» GIVEN INFORMATION
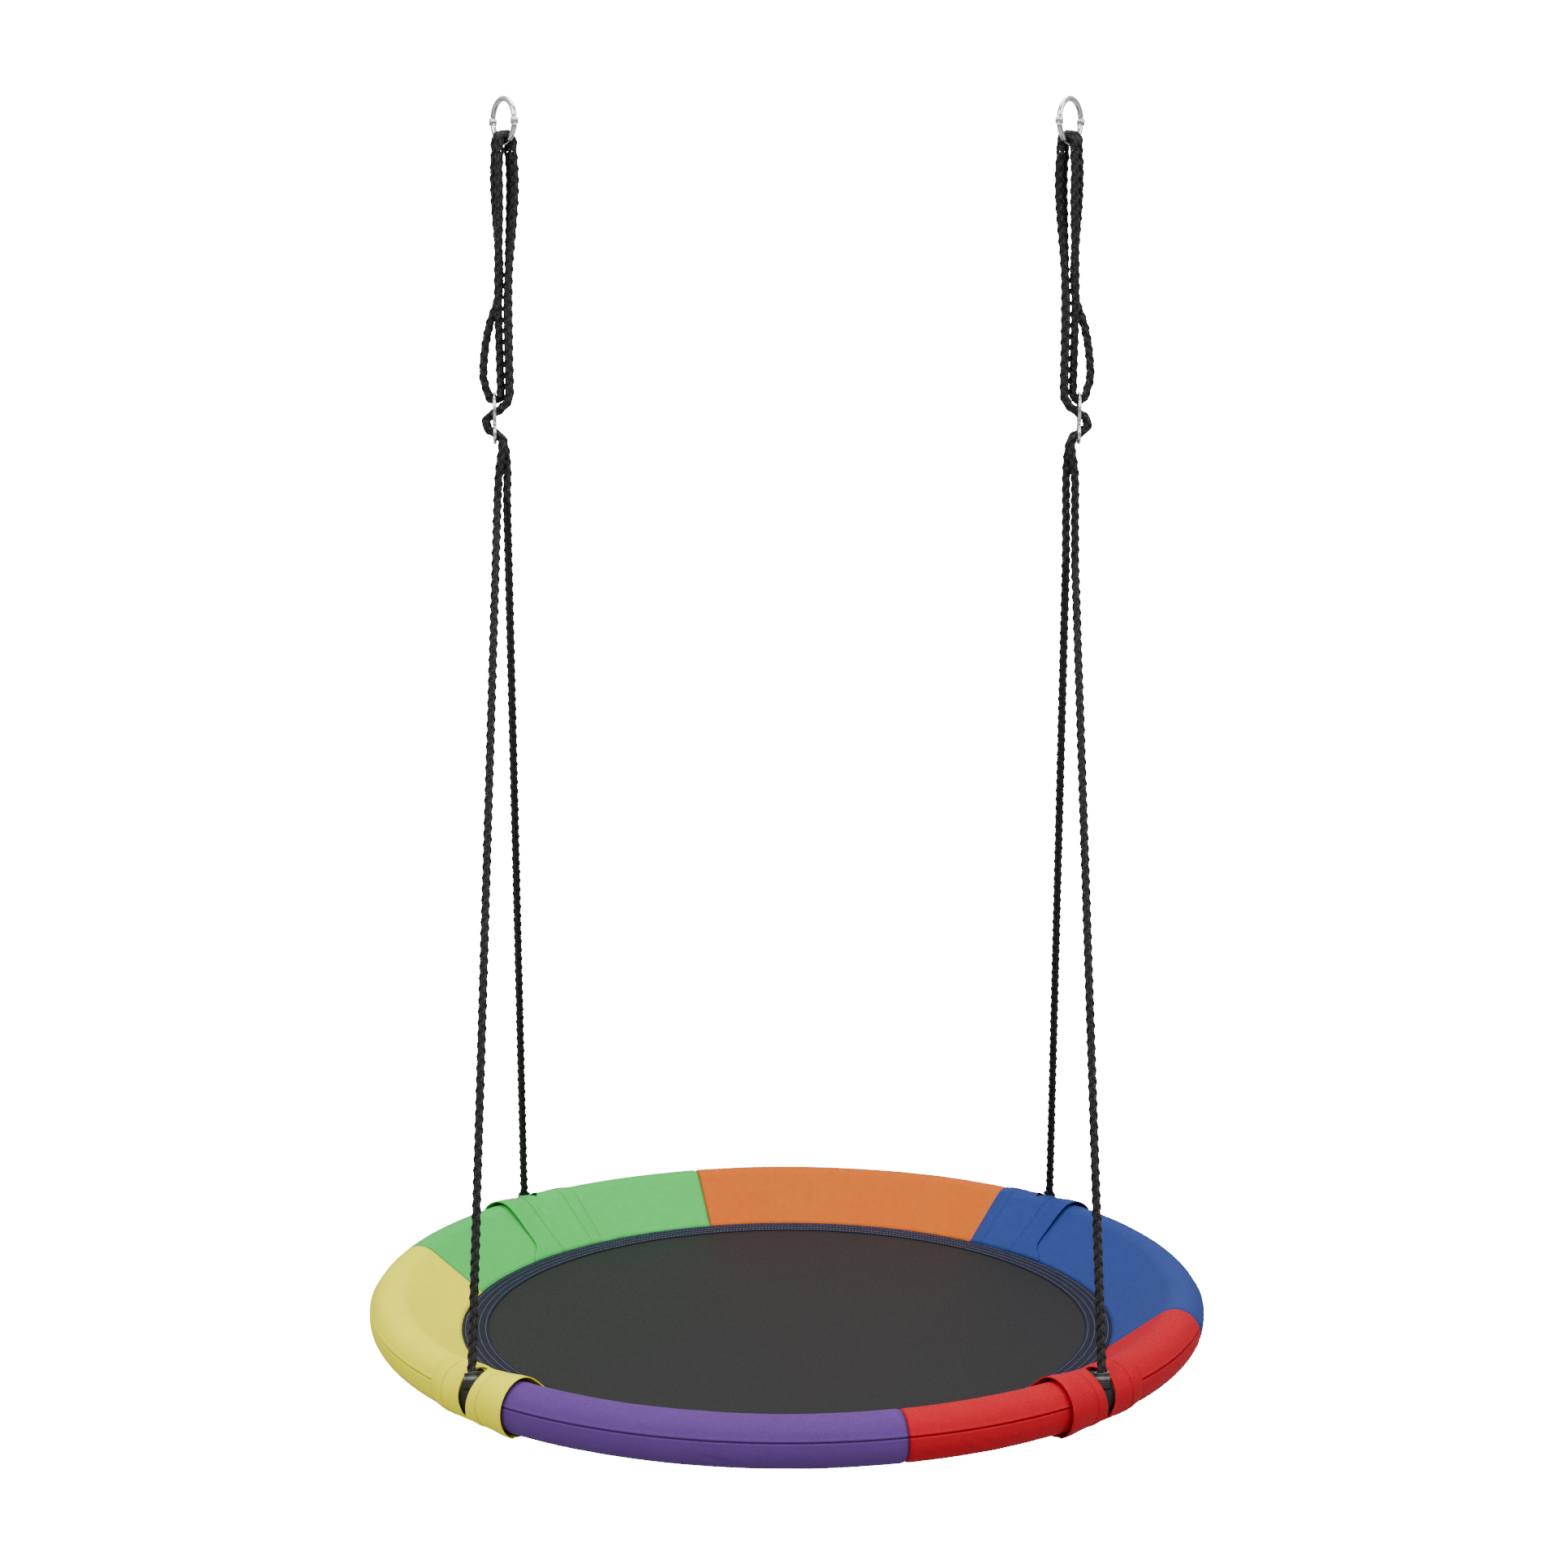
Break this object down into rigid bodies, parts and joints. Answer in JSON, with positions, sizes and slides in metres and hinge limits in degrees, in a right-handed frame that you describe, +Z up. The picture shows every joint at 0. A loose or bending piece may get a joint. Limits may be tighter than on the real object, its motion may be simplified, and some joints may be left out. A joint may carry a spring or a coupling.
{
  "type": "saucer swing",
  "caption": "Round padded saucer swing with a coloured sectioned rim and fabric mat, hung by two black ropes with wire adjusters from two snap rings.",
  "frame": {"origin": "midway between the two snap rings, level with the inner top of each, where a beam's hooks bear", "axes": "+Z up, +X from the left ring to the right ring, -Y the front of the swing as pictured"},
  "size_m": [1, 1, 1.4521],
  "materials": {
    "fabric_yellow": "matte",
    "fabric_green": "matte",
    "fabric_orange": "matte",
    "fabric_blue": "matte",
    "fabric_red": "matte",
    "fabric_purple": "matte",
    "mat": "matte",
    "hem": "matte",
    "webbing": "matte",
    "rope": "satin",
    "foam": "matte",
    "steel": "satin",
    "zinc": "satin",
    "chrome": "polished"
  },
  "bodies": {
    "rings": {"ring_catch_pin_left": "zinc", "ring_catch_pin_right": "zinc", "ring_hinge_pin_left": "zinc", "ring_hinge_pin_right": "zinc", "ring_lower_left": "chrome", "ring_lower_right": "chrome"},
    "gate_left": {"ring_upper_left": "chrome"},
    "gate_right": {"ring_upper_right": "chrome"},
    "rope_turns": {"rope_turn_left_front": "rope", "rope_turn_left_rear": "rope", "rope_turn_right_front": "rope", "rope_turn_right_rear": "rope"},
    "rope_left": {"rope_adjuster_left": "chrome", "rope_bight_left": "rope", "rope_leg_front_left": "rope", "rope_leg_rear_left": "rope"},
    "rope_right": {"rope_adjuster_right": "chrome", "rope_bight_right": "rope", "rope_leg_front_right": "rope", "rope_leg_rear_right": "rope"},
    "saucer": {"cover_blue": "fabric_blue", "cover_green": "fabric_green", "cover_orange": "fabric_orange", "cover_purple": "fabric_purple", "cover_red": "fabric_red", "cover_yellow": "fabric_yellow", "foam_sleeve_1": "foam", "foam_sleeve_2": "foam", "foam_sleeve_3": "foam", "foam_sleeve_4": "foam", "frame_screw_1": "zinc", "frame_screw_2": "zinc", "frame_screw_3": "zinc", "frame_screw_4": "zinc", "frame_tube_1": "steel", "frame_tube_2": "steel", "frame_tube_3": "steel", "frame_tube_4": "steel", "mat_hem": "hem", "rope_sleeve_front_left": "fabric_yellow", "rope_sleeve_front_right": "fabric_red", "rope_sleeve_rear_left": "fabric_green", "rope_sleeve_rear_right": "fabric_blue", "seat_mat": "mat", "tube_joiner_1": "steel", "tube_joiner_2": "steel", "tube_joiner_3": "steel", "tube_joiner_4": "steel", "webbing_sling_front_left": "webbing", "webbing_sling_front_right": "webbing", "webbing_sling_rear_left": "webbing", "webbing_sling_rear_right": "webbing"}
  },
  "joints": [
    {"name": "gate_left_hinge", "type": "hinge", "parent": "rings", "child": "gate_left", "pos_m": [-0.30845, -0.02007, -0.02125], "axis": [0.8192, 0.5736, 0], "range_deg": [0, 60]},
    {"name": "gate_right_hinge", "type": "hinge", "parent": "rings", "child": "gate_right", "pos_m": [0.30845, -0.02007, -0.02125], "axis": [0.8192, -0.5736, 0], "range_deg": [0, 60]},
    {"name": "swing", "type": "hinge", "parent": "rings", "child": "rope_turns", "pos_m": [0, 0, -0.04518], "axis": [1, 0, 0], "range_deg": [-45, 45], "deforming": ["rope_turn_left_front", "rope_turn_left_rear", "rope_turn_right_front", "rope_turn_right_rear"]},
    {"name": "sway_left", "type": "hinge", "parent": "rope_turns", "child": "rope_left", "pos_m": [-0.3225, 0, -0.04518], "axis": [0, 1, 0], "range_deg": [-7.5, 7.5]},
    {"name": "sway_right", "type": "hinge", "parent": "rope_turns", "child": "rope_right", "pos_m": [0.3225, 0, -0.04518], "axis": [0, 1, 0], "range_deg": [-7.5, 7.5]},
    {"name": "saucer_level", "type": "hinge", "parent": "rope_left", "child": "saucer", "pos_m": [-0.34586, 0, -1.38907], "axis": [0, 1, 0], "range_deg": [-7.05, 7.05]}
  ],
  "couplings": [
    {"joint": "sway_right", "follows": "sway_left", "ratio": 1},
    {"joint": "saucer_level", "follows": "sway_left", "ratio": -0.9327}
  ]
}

» TASK PROMPT
Please reproduce each line exactly as written.

» RESULT OF THE TASK
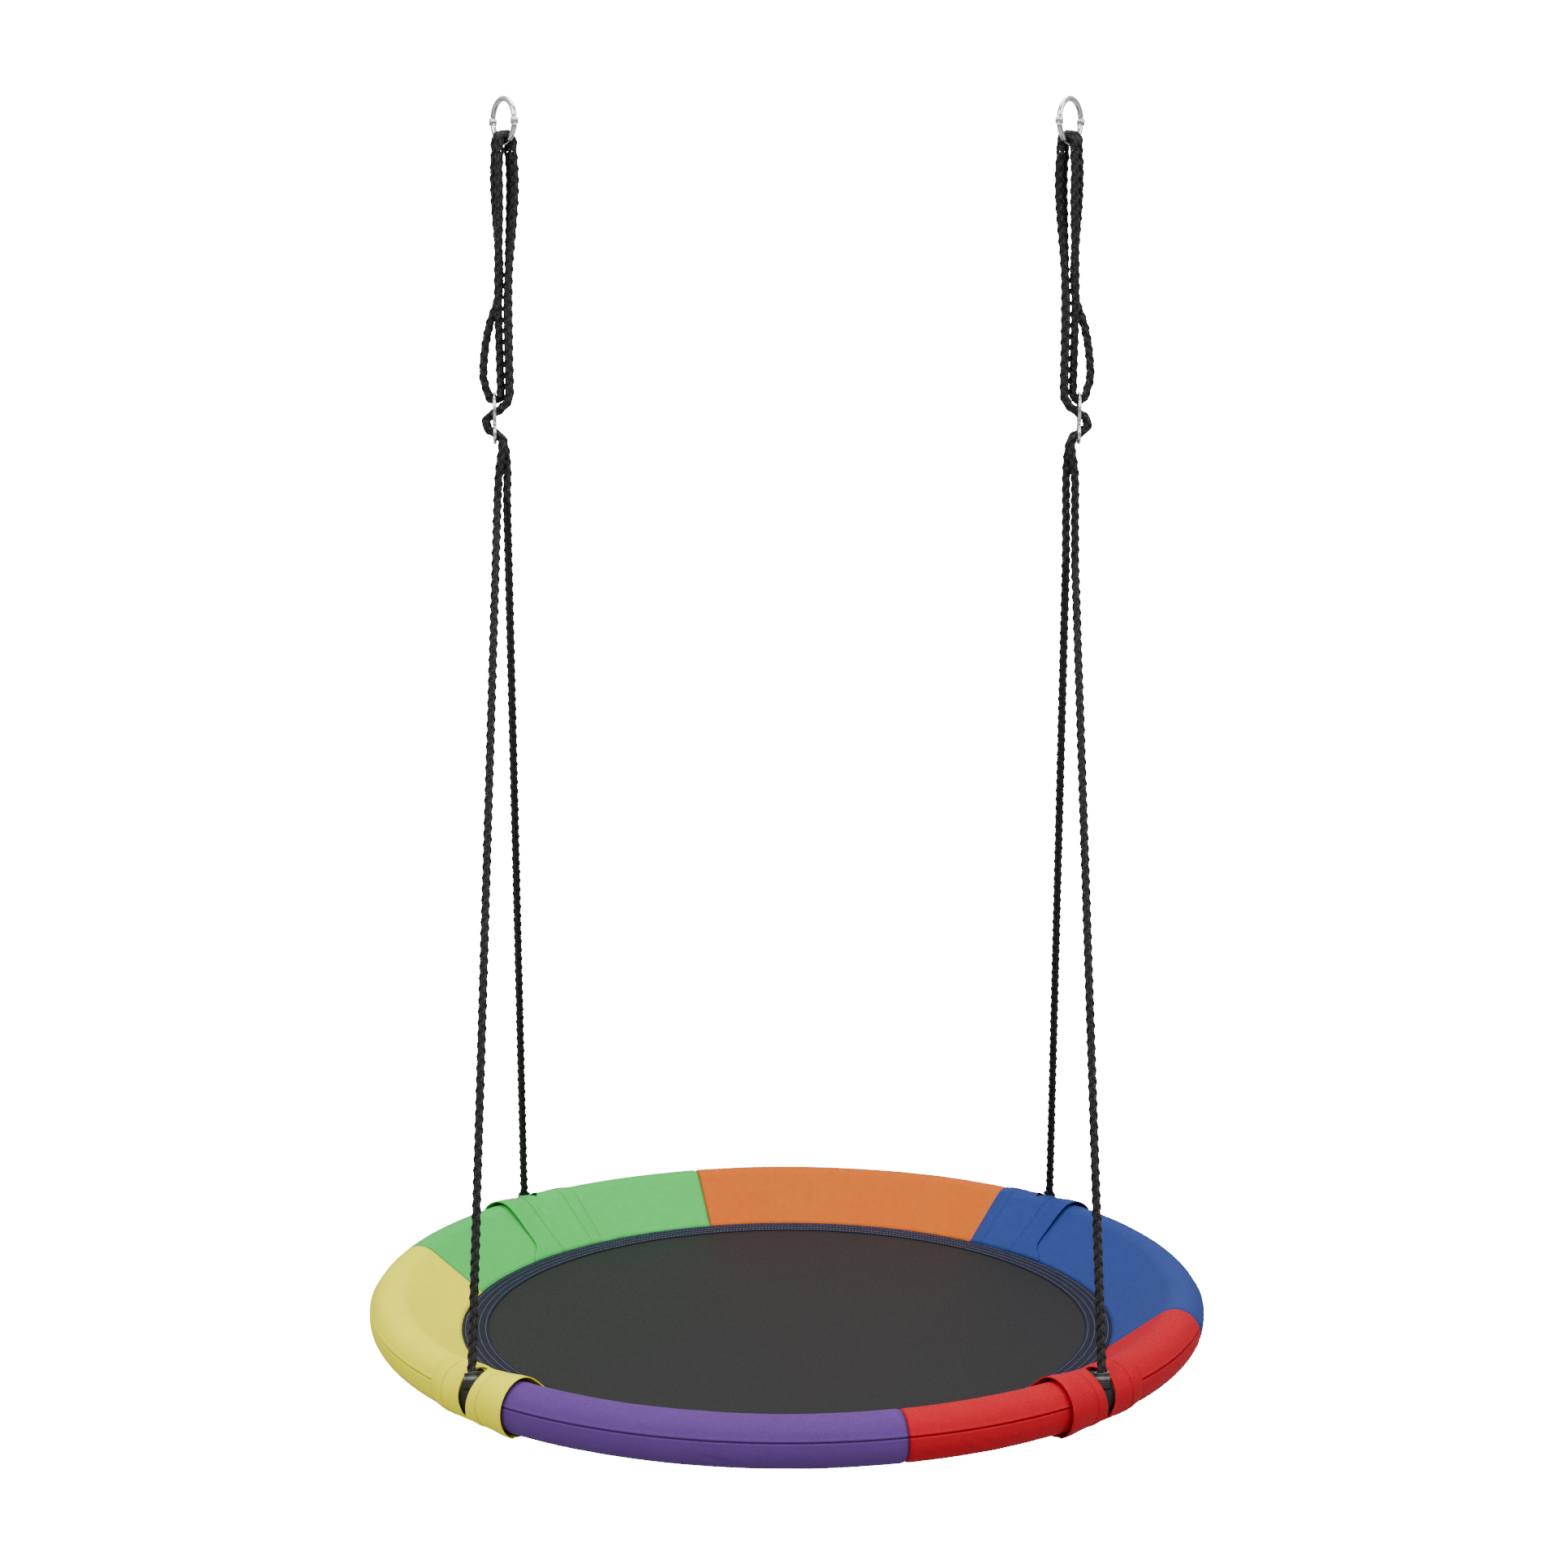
Break this object down into rigid bodies, parts and joints. Answer in JSON, with positions, sizes and slides in metres and hinge limits in degrees, in a right-handed frame that you describe, +Z up. The picture shows every joint at 0. A loose or bending piece may get a joint. Limits may be tighter than on the real object, its motion may be simplified, and some joints may be left out. A joint may carry a spring or a coupling.
{
  "type": "saucer swing",
  "caption": "Round padded saucer swing with a coloured sectioned rim and fabric mat, hung by two black ropes with wire adjusters from two snap rings.",
  "frame": {"origin": "midway between the two snap rings, level with the inner top of each, where a beam's hooks bear", "axes": "+Z up, +X from the left ring to the right ring, -Y the front of the swing as pictured"},
  "size_m": [1, 1, 1.4521],
  "materials": {
    "fabric_yellow": "matte",
    "fabric_green": "matte",
    "fabric_orange": "matte",
    "fabric_blue": "matte",
    "fabric_red": "matte",
    "fabric_purple": "matte",
    "mat": "matte",
    "hem": "matte",
    "webbing": "matte",
    "rope": "satin",
    "foam": "matte",
    "steel": "satin",
    "zinc": "satin",
    "chrome": "polished"
  },
  "bodies": {
    "rings": {"ring_catch_pin_left": "zinc", "ring_catch_pin_right": "zinc", "ring_hinge_pin_left": "zinc", "ring_hinge_pin_right": "zinc", "ring_lower_left": "chrome", "ring_lower_right": "chrome"},
    "gate_left": {"ring_upper_left": "chrome"},
    "gate_right": {"ring_upper_right": "chrome"},
    "rope_turns": {"rope_turn_left_front": "rope", "rope_turn_left_rear": "rope", "rope_turn_right_front": "rope", "rope_turn_right_rear": "rope"},
    "rope_left": {"rope_adjuster_left": "chrome", "rope_bight_left": "rope", "rope_leg_front_left": "rope", "rope_leg_rear_left": "rope"},
    "rope_right": {"rope_adjuster_right": "chrome", "rope_bight_right": "rope", "rope_leg_front_right": "rope", "rope_leg_rear_right": "rope"},
    "saucer": {"cover_blue": "fabric_blue", "cover_green": "fabric_green", "cover_orange": "fabric_orange", "cover_purple": "fabric_purple", "cover_red": "fabric_red", "cover_yellow": "fabric_yellow", "foam_sleeve_1": "foam", "foam_sleeve_2": "foam", "foam_sleeve_3": "foam", "foam_sleeve_4": "foam", "frame_screw_1": "zinc", "frame_screw_2": "zinc", "frame_screw_3": "zinc", "frame_screw_4": "zinc", "frame_tube_1": "steel", "frame_tube_2": "steel", "frame_tube_3": "steel", "frame_tube_4": "steel", "mat_hem": "hem", "rope_sleeve_front_left": "fabric_yellow", "rope_sleeve_front_right": "fabric_red", "rope_sleeve_rear_left": "fabric_green", "rope_sleeve_rear_right": "fabric_blue", "seat_mat": "mat", "tube_joiner_1": "steel", "tube_joiner_2": "steel", "tube_joiner_3": "steel", "tube_joiner_4": "steel", "webbing_sling_front_left": "webbing", "webbing_sling_front_right": "webbing", "webbing_sling_rear_left": "webbing", "webbing_sling_rear_right": "webbing"}
  },
  "joints": [
    {"name": "gate_left_hinge", "type": "hinge", "parent": "rings", "child": "gate_left", "pos_m": [-0.30845, -0.02007, -0.02125], "axis": [0.8192, 0.5736, 0], "range_deg": [0, 60]},
    {"name": "gate_right_hinge", "type": "hinge", "parent": "rings", "child": "gate_right", "pos_m": [0.30845, -0.02007, -0.02125], "axis": [0.8192, -0.5736, 0], "range_deg": [0, 60]},
    {"name": "swing", "type": "hinge", "parent": "rings", "child": "rope_turns", "pos_m": [0, 0, -0.04518], "axis": [1, 0, 0], "range_deg": [-45, 45], "deforming": ["rope_turn_left_front", "rope_turn_left_rear", "rope_turn_right_front", "rope_turn_right_rear"]},
    {"name": "sway_left", "type": "hinge", "parent": "rope_turns", "child": "rope_left", "pos_m": [-0.3225, 0, -0.04518], "axis": [0, 1, 0], "range_deg": [-7.5, 7.5]},
    {"name": "sway_right", "type": "hinge", "parent": "rope_turns", "child": "rope_right", "pos_m": [0.3225, 0, -0.04518], "axis": [0, 1, 0], "range_deg": [-7.5, 7.5]},
    {"name": "saucer_level", "type": "hinge", "parent": "rope_left", "child": "saucer", "pos_m": [-0.34586, 0, -1.38907], "axis": [0, 1, 0], "range_deg": [-7.05, 7.05]}
  ],
  "couplings": [
    {"joint": "sway_right", "follows": "sway_left", "ratio": 1},
    {"joint": "saucer_level", "follows": "sway_left", "ratio": -0.9327}
  ]
}